In fact, we all have it on some level. It’s what makes us creative and quirky individuals, those who put aside the conventional wisdom and the mythmakers in favor of an unusual and often unique view of things. Seeing through things, around corners, under the cover of the obvious — these are the characteristics of the entrepreneur, who relies on intuition and data interpretation to set organizations for the future. As former American Airlines CEO Robert Crandall offered, “Intuition in the absence of analysis is another word for stupidity, but good intuition and good data analysis is a recipe for success.” His record of achievement qualifies the view. Crandall is credited with launching the first frequent flyer program, the industry’s first yield-management system, and deep-discount airline tickets, all of which are still with us today.

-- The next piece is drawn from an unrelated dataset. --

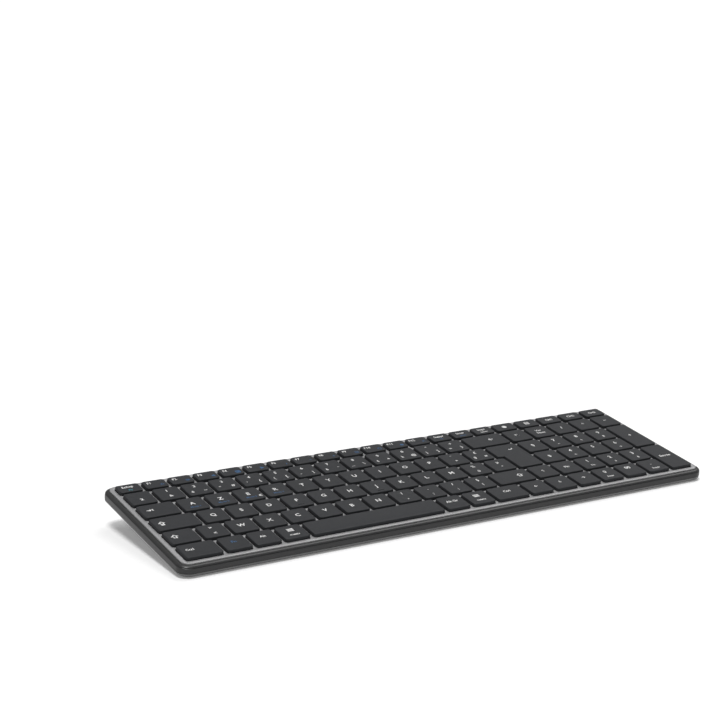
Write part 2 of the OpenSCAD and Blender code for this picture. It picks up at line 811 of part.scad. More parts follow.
module bottom_cover() {
    tongue_root = (z_floor_top + z_tray_top) / 2;
    color("#3f4144") {
        hollow_ribs();
        difference() {
            union() {
                round_the_deck(tray_section(-deck_corner));
                block_of(centred(deck_w - 2 * deck_corner, deck_d - 2 * deck_corner), z_bottom, z_tray_top);
                deck_slab(tongue_out, tongue_root, tongue_top);
                ridge();
            }
            deck_slab(tongue_in, z_floor_top, tongue_top + over);
            block_of(
                [-hollow_w / 2, hollow_front, hollow_w, hollow_back - hollow_front],
                z_hollow, z_floor_top + over
            );
            for (side = [-1, 1])
                foot_pocket(side * foot_x);
            screw_holes(screw_r + screw_play, z_bottom - over, z_floor_top + over);
            screw_holes(screw_head_r + head_play, z_bottom - over, z_bottom + head_sink + screw_head_h);
            translate([socket_x, ridge_back + over, z_socket])
                rotate([90, 0, 0])
                    linear_extrude(ridge_wall + 2 * over)
                        socket_outline(socket_play);
            translate([slider_x, ridge_back, z_socket])
                cube([slider_slot[0], 2 * (ridge_wall + over), slider_slot[1]], center = true);
        }
    }
}

module battery_cell() {
    cell_corner = 1.5;
    mid = [cell_x, (hollow_front + hollow_back) / 2];
    color("#b9bcc0")
        slab_of(
            [for (p = softened(corners(centred(cell_l, cell_d)), cell_corner)) p + mid],
            z_hollow, z_hollow + cell_t
        );
}

// A flat part on the board, with its middle at [x, y]
module chip(x, y, w, d, h) {
    block_of([x - w / 2, y - d / 2, w, d], z_board_top - eps, z_board_top + h);
}

module main_board() {
    rest_w = 4;
    hole_inset = 4;
    color("#2f5d46") {
        difference() {
            block_of([board_x - board_l / 2, board_back - cell_d, board_l, cell_d], z_board, z_board_top);
            translate([board_x + board_l / 2 - hole_inset, board_back - hole_inset, z_board - over])
                cylinder(h = board_t + 2 * over, r = screw_r + thread_play);
        }
        for (x = [board_x - board_l / 2 + rest_w, board_x + board_l / 2 - 2 * rest_w])
            block_of([x, board_back - cell_d + rest_w / 2, rest_w, rest_w], z_hollow, z_board + eps);
    }
    color("#1c1d1f") {
        chip(board_x - 8.5, board_back - 10.5, 7, 7, 0.9); // controller
        chip(board_x + 24.5, board_back - 12.5, 5, 5, 0.8); // radio
        chip(tail_x, tail_y - 0.8, 16, 1, 1.8); // connector that holds the membrane's tail
        chip(slider_x, board_back - 2.4, 8.8, 2.4, 2.6); // switch under the slider
    }
}

// The socket's shell, open towards the back, with a flat tongue in its middle
module usb_socket() {
    mouth_sink = 0.4;
    sheet = 0.3;
    back_t = 0.5;
    tongue_w = 6.6;
    tongue_d = 0.7;
    tongue_inset = 0.6;
    color("#aeb0b3")
        translate([socket_x, ridge_back - mouth_sink, z_socket])
            rotate([90, 0, 0]) {
                difference() {
                    linear_extrude(socket_d)
                        socket_outline(0);
                    translate([0, 0, -over])
                        linear_extrude(socket_d - back_t + over)
                            socket_outline(-sheet);
                }
                block_of(centred(tongue_w, tongue_d), tongue_inset, socket_d - back_t / 2);
            }
}

// The knob reaches out through its slot, and its flange lies behind the ridge's back wall
module power_slider() {
    knob_proud = 0.9;
    flange_reach = 0.8;
    flange_lip = 0.5;
    flange_t = 0.8;
    flange_air = 0.1;
    grip_d = 0.3;
    grip_w = slider_w / 9;
    grip_step = slider_w / 3;
    flange_y = hollow_back - flange_air - flange_t;
    color("#2a2b2d")
        translate([slider_x - slider_travel / 2, 0, 0]) {
            block_of(
                [-slider_w / 2, flange_y, slider_w, ridge_back + knob_proud - grip_d - flange_y],
                z_socket - slider_h / 2, z_socket + slider_h / 2
            );
            block_of(
                [-slider_w / 2 - flange_reach, flange_y, slider_w + 2 * flange_reach, flange_t],
                z_socket - slider_h / 2 - flange_lip, z_socket + slider_h / 2 + flange_lip
            );
            for (i = [-1:1])
                block_of(
                    [i * grip_step - grip_w / 2, ridge_back, grip_w, knob_proud],
                    z_socket - slider_h / 2, z_socket + slider_h / 2
                );
        }
}

module front_pads() {
    color("#1d1e1f")
        for (side = [-1, 1])
            translate([side * foot_x - pad_w / 2, 0, 0])
                rotate([90, 0, 90])
                    linear_extrude(pad_w)
                        polygon([
                            [pad_front, z_bottom],
                            [pad_front, table_z(pad_front)],
                            [pad_front + pad_d, table_z(pad_front + pad_d)],
                            [pad_front + pad_d, z_bottom]
                        ]);
}

module case_screws() {
    recess_w = 0.5;
    recess_d = 0.3;
    end_air = 0.4; // between a screw's end and the guide frame's plate
    color("#8d8f92")
        for (at = screw_points)
            translate([at.x, at.y, z_bottom + head_sink]) {
                difference() {
                    cylinder(h = screw_head_h, r = screw_head_r);
                    for (turn = [0, 90])
                        rotate([0, 0, turn])
                            cube([2 * screw_r, recess_w, 2 * recess_d], center = true);
                }
                translate([0, 0, screw_head_h - eps])
                    cylinder(h = z_guide - end_air - z_bottom - screw_head_h, r = screw_r);
            }
}

// A foot folded out: it turns about its two pins, and its heel rests on the pocket's back wall
module foot(x) {
    heel = foot_t / 2;
    leg = hinge_z - z_foot_end;
    pins_l = foot_w + 2 * (foot_play + foot_pin_l - pin_air);
    recess_t = 0.8;
    recess_inset = 2.5;
    recess_wall = 3;
    recess_l = leg - 2 * recess_inset;
    recess_drop = 0.4;
    color("#35373a")
        translate([x, hinge_y, 0])
            rotate([90, 0, 90]) {
                difference() {
                    linear_extrude(foot_w, center = true)
                        union() {
                            translate([0, hinge_z])
                                circle(heel);
                            polygon([
                                [-heel, hinge_z],
                                [-heel, z_foot_end + heel * tan(tilt)],
                                [heel, z_foot_end - heel * tan(tilt)],
                                [heel, hinge_z]
                            ]);
                        }
                    translate([-heel, (hinge_z + z_foot_end) / 2 - recess_drop, 0])
                        cube([2 * recess_t, recess_l, foot_w - 2 * recess_wall], center = true);
                }
                translate([0, hinge_z, 0])
                    cylinder(h = pins_l, r = foot_pin_r, center = true);
            }
}

module foot_pad(x) {
    heel = foot_t / 2;
    color("#1d1e1f")
        translate([x, hinge_y, 0])
            rotate([90, 0, 90])
                linear_extrude(foot_w - 1, center = true)
                    polygon([
                        [-heel, z_foot_end + heel * tan(tilt)],
                        [-heel, table_z(hinge_y - heel)],
                        [heel, table_z(hinge_y + heel)],
                        [heel, z_foot_end - heel * tan(tilt)]
                    ]);
}

module left_foot() {
    foot(-foot_x);
}

module right_foot() {
    foot(foot_x);
}

module left_foot_pad() {
    foot_pad(-foot_x);
}

module right_foot_pad() {
    foot_pad(foot_x);
}

// A quarter bend of the wire, about the given middle
module wire_corner(x, y, turn) {
    translate([x, y, 0])
        rotate([0, 0, turn])
            rotate_extrude(angle = 90)
                translate([wire_bend, 0])
                    circle(wire_r);
}

// The bent wire: its ends turn in the guide frame's clips, and its long bar lifts with the space bar
module space_bar_wire() {
    bar_half = wire_half - wire_bend;
    color("#b5b7ba")
        translate([space_mid.x, wire_pivot[0], wire_pivot[1]])
            rotate([-wire_slope, 0, 0]) {
                translate([0, -wire_arm, 0])
                    rotate([0, 90, 0])
                        cylinder(h = 2 * bar_half, r = wire_r, center = true);
                for (side = [0, 1])
                    mirror([side, 0, 0]) {
                        wire_corner(bar_half, wire_bend - wire_arm, 270);
                        translate([wire_half, -wire_bend, 0])
                            rotate([90, 0, 0])
                                cylinder(h = wire_arm - 2 * wire_bend, r = wire_r);
                        wire_corner(wire_half + wire_bend, -wire_bend, 90);
                        translate([wire_half + wire_bend, 0, 0])
                            rotate([0, 90, 0])
                                cylinder(h = wire_end - wire_half - wire_bend, r = wire_r);
                    }
            }
}

on_table() top_case();
on_table() deck_plate();
on_table() guide_frame();
on_table() dome_sheet();
on_table() membrane();
on_table() base_plate();
on_table() bottom_cover();
on_table() battery_cell();
on_table() main_board();
on_table() usb_socket();
on_table() front_pads();
on_table() case_screws();
on_table() left_foot();
on_table() right_foot();
on_table() left_foot_pad();
on_table() right_foot_pad();
on_table() power_slider();
on_table() space_bar_wire();
for (set = key_sets)
    on_table() key_set(set);
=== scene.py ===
import json
import math
import bmesh
import bpy
from mathutils import Matrix, Vector

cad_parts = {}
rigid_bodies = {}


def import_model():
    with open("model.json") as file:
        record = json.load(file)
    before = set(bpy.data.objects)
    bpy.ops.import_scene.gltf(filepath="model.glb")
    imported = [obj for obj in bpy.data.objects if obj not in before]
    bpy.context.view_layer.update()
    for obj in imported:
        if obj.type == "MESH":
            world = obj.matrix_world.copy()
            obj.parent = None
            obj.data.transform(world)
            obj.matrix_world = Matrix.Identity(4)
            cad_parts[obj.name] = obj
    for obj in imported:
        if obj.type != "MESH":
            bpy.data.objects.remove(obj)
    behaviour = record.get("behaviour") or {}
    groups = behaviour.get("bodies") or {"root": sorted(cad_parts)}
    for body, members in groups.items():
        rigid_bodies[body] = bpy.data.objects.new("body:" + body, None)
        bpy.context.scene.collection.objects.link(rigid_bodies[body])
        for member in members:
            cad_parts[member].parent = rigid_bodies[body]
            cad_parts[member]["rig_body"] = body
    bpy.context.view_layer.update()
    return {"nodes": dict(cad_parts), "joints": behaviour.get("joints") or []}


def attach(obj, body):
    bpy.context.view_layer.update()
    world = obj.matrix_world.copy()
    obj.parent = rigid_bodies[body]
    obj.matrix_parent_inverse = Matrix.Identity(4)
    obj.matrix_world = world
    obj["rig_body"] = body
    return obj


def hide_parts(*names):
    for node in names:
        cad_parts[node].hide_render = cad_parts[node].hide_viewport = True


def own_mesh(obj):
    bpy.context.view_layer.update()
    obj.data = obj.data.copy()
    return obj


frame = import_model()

mm = 0.001
scene = bpy.context.scene
cadNodes = frame["nodes"]
print("frame loaded:", len(cadNodes), "nodes")

# The camera stands at the front left, a little above the keys
cameraView = {
    "azimuth": 30.2, "elevation": 12.99, "place": (-0.5882, -0.9282, 0.3532),
    "lens": 91.33, "sensor": 36, "near": 0.05, "far": 80,
}
cameraData = bpy.data.cameras.new("camera")
cameraData.lens = cameraView["lens"]
cameraData.sensor_width = cameraView["sensor"]
cameraData.clip_start = cameraView["near"]
cameraData.clip_end = cameraView["far"]
camera = bpy.data.objects.new("camera", cameraData)
camera.location = cameraView["place"]
camera.rotation_euler = (
    math.radians(90 - cameraView["elevation"]), 0, math.radians(-cameraView["azimuth"]),
)
scene.collection.objects.link(camera)
scene.camera = camera
scene.view_settings.view_transform = "Standard"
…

For those of you who are still with us after a period of economic malaise and have managed to steel yourselves by force of will and intuition for the economic recovery that has formed, take heart. You have done what is required to soar in the bull market by the investment you made in the future when the future was a dim view to most.
The feeling that reveals essential elements that most don’t see is often called a “gut feeling.” It is the stuff that legends are made of. Perhaps most notable is Babe Ruth’s reputed pointing to center field in the 3rd game of the 1932 World Series against the Chicago Cubs. After two strikes, Ruth raised the level of banter between him and the taunting Cubs dugout by showing two fingers, then pointed in the direction of center field. He hit the next pitch a towering 440 feet right there. Few would argue that the “Sultan of Swat” was not capable of such planned performance, though an objective view still harbors questions.

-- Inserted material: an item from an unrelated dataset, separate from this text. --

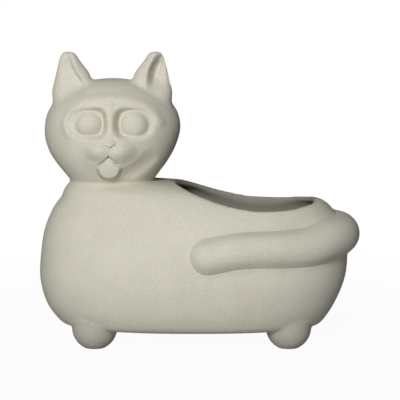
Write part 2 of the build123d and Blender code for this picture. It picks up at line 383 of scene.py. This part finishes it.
def smooth(piece, times, chosen=None):
    """Evens out a piece's mesh, or only the vertices at the places that a test chooses."""
    mesh = bmesh.new()
    mesh.from_mesh(piece.data)
    verts = mesh.verts[:]
    if chosen:
        verts = [vert for vert in verts if chosen(vert.co)]
    axes = {"use_axis_x": True, "use_axis_y": True, "use_axis_z": True}
    for _ in range(times):
        bmesh.ops.smooth_vert(mesh, verts=verts, factor=0.5, **axes)
    mesh.to_mesh(piece.data)
    mesh.free()


def tree_of(piece):
    """A search tree over a piece's faces."""
    mesh = bmesh.new()
    mesh.from_mesh(piece.data)
    tree = BVHTree.FromBMesh(mesh)
    mesh.free()
    return tree


def near_both(first, second, reach):
    """A test for places that are near two surfaces at once, as along the seam between them."""
    def chosen(place):
        if first.find_nearest(place, reach * MM)[0] is None:
            return False
        return second.find_nearest(place, reach * MM)[0] is not None
    return chosen


def soften(first, second, reach):
    """Swells two pieces towards each other where they meet, so that their seam reads as a fillet."""
    trees = [tree_of(piece) for piece in (first, second)]
    for piece, other in ((first, trees[1]), (second, trees[0])):
        mesh = bmesh.new()
        mesh.from_mesh(piece.data)
        mesh.normal_update()
        moves = []
        for vert in mesh.verts:
            found = other.find_nearest(vert.co, reach * MM)
            if found[0] is not None:
                near = (reach - found[3] / MM) ** 2 / (4 * reach)
                moves.append((vert, vert.normal * near * MM))
        for vert, move in moves:
            vert.co += move
        mesh.to_mesh(piece.data)
        mesh.free()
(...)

Richard Nixon may have seen the commercial giant in China that few before him would allow. Frank Borman saw the earth from a unique perch as an astronaut and later as CEO of Eastern Airlines, which created the business shuttle industry segment between corridor cities. Closer to home, John Chase combined experience in the advertising industry, a Depression stint in the U.S. Post Office, and a gambler’s confidence from his days on the bridge circuit to found the PennySaver, now Chase Media Group. The list of similar accomplishments contains the same unique view of things that others glanced at but only a few saw real opportunity in.
When we pause to consider what’s happening to us, to our customers, to people in general, we add data to the analysis of what to do and how to do it. The information, uniquely interpreted, couples well with the gut to further inform the winning combination that is “intuition” and “analysis.” The logic that creates sequential order is an unmistakable jewel in the decision-making process. What we know about the circumstances that form markets and societies, what we see, and how we interpret it, in Crandall’s words, is what turns stupid into smart.